## Task requirements
Include in the output exactly the lines from the opening of the data through the line containing "# Levels and", and nothing more.

## Source records
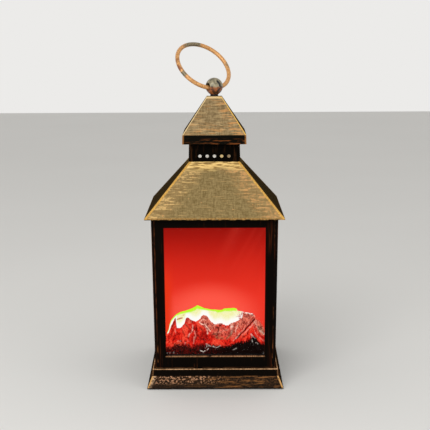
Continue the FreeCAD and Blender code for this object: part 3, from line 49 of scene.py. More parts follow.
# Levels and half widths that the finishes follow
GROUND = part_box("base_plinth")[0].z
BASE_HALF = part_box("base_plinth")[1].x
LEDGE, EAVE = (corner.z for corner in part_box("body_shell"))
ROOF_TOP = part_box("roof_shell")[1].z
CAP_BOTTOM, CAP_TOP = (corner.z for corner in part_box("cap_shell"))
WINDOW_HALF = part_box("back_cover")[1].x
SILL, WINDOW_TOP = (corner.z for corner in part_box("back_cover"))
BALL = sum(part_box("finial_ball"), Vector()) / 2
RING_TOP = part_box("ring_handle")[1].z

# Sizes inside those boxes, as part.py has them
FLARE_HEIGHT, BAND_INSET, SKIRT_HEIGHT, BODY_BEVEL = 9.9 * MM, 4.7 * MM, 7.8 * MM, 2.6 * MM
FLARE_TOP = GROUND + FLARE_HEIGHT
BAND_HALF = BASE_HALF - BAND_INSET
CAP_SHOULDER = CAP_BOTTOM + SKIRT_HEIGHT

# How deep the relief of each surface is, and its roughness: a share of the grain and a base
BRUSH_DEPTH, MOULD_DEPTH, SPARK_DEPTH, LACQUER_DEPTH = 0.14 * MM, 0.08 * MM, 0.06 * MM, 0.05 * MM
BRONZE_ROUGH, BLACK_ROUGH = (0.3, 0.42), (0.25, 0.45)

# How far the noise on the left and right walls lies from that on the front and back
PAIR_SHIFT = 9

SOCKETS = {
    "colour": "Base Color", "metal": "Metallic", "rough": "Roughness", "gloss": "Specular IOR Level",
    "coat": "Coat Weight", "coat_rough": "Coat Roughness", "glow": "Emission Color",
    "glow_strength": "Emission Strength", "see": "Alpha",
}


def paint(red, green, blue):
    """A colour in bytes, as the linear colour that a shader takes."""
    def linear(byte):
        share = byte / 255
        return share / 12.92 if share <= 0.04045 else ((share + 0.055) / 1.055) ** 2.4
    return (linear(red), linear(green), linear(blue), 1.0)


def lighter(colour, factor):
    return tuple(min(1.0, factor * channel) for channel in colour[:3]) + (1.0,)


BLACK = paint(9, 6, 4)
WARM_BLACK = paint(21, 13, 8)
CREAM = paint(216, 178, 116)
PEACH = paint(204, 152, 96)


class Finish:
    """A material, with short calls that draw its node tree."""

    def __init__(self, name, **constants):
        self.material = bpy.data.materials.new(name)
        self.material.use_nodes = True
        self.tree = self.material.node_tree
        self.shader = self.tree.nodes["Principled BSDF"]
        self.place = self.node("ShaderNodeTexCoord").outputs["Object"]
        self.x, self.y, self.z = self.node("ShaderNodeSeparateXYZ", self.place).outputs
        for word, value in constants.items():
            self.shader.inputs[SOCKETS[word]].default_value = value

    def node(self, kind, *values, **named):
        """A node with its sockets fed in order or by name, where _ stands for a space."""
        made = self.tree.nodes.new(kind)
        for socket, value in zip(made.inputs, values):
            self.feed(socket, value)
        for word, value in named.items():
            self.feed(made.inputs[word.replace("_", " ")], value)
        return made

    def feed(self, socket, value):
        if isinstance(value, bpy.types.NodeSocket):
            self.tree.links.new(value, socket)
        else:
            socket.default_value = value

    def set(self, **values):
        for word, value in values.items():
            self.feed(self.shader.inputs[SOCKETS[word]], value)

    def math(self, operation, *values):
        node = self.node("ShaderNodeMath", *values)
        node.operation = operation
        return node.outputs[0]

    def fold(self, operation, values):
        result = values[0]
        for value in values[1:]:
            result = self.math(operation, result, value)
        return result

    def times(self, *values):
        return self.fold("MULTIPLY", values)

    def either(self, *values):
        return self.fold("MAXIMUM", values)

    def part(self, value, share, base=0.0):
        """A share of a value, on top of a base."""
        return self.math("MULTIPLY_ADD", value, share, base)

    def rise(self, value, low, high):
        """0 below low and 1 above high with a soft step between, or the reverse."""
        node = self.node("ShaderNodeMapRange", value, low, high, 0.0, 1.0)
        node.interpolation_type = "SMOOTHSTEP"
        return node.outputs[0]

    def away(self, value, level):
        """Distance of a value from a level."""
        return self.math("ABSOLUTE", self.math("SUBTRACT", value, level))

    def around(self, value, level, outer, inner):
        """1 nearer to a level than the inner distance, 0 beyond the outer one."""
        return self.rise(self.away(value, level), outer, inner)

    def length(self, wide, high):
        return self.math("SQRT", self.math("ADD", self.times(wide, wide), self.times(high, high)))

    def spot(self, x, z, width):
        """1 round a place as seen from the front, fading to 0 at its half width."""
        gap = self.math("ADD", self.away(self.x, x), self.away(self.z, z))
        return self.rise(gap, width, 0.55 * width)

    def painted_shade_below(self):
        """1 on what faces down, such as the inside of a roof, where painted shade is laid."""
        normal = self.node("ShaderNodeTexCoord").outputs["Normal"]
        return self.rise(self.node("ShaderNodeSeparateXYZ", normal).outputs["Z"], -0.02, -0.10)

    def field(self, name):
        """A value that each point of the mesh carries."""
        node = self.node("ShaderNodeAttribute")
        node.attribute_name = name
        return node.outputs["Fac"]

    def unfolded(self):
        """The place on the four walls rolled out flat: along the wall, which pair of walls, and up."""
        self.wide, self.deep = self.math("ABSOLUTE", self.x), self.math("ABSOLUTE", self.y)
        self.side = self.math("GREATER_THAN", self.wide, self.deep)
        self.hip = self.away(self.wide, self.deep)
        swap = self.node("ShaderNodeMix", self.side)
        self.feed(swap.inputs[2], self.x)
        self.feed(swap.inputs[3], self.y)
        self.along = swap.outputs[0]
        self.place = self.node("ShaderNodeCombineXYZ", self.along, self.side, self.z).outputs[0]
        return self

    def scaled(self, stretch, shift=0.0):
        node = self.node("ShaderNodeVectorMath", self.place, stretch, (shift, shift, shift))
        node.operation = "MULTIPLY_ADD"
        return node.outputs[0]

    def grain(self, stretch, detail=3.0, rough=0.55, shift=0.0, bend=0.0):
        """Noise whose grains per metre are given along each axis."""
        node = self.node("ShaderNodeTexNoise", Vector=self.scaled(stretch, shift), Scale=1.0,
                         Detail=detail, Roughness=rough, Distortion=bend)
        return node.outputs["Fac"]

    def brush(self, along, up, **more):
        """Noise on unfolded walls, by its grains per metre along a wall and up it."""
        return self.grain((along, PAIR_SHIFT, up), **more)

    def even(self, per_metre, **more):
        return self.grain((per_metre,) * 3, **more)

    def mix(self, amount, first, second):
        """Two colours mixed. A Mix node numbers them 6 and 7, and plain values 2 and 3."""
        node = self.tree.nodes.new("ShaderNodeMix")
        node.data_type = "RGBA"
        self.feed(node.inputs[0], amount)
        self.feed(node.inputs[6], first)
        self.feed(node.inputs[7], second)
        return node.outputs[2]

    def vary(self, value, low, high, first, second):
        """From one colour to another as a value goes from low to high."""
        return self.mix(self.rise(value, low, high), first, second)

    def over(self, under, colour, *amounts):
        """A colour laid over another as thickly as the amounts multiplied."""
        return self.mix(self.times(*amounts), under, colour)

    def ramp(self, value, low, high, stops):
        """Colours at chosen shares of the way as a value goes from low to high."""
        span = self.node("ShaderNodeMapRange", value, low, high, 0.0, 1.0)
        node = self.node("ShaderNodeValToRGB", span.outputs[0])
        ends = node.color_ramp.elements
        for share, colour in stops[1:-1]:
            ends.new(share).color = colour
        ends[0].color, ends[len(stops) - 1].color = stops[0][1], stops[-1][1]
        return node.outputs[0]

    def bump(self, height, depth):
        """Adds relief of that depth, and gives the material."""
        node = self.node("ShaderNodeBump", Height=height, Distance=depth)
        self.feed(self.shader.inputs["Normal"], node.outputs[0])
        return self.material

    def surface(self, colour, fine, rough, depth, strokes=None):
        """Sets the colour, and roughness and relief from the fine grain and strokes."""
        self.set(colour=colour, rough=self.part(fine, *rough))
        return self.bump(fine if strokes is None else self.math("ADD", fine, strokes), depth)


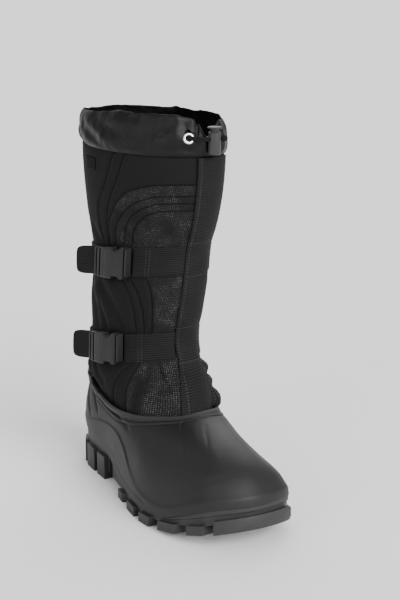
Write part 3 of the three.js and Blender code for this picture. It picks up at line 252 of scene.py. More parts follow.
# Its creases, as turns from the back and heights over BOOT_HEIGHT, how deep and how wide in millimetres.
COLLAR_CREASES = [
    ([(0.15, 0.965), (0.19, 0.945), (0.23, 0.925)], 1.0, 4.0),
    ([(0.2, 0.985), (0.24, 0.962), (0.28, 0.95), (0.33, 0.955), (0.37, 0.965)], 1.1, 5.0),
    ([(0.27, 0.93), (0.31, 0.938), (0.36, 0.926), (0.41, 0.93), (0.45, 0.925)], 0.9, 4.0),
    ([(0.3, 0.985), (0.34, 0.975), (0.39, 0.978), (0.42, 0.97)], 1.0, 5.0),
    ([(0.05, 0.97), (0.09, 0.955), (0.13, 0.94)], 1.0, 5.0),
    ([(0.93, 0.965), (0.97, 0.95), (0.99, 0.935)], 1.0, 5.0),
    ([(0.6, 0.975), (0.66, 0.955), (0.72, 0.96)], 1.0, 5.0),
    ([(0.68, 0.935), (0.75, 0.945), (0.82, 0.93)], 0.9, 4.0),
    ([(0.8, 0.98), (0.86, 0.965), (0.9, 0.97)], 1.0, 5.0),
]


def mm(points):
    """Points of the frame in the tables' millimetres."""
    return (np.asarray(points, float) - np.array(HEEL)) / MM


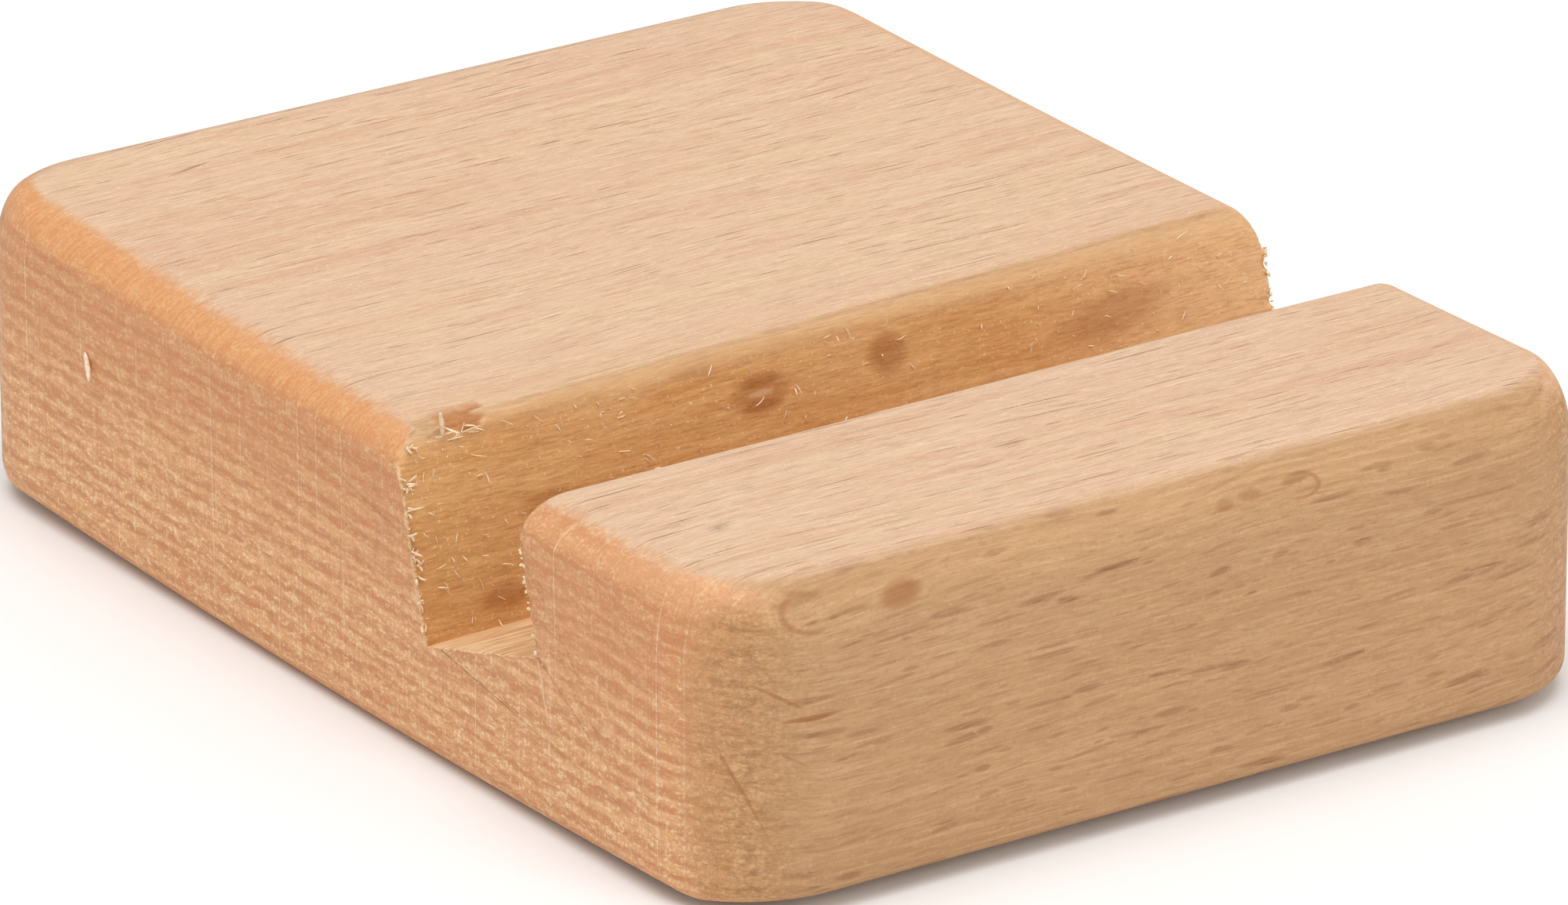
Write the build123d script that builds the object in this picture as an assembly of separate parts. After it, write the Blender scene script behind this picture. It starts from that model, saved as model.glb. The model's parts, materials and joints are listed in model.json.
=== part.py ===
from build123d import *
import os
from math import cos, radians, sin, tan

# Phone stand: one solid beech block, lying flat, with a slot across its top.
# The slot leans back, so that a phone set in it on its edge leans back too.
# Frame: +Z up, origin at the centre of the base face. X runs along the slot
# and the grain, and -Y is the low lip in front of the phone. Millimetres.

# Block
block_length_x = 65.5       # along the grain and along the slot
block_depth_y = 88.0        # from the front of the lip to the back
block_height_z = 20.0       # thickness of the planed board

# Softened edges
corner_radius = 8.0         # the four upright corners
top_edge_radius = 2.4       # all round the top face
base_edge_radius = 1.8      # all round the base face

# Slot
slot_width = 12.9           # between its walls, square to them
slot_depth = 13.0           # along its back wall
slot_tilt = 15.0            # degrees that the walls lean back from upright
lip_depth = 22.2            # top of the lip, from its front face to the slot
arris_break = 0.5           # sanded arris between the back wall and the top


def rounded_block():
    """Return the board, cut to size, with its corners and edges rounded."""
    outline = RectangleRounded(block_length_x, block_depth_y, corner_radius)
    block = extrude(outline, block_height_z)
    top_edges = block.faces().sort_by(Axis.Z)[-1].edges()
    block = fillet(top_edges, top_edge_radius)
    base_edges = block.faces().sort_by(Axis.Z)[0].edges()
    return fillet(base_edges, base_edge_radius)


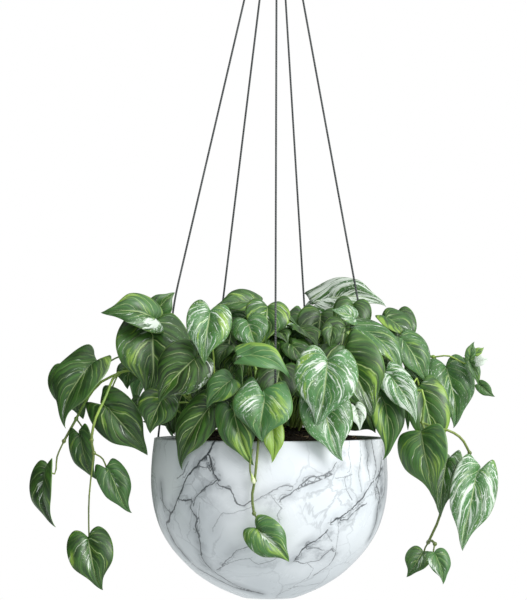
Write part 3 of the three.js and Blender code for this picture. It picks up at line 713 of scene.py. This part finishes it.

## Finished task
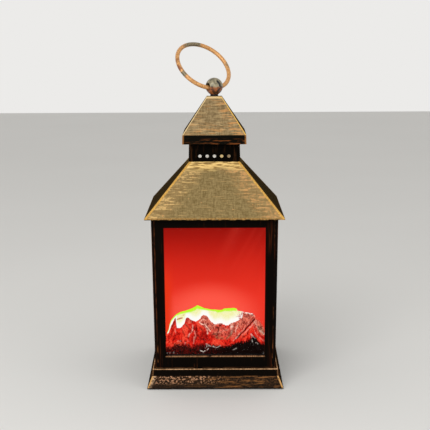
Continue the FreeCAD and Blender code for this object: part 3, from line 49 of scene.py. More parts follow.
# Levels and half widths that the finishes follow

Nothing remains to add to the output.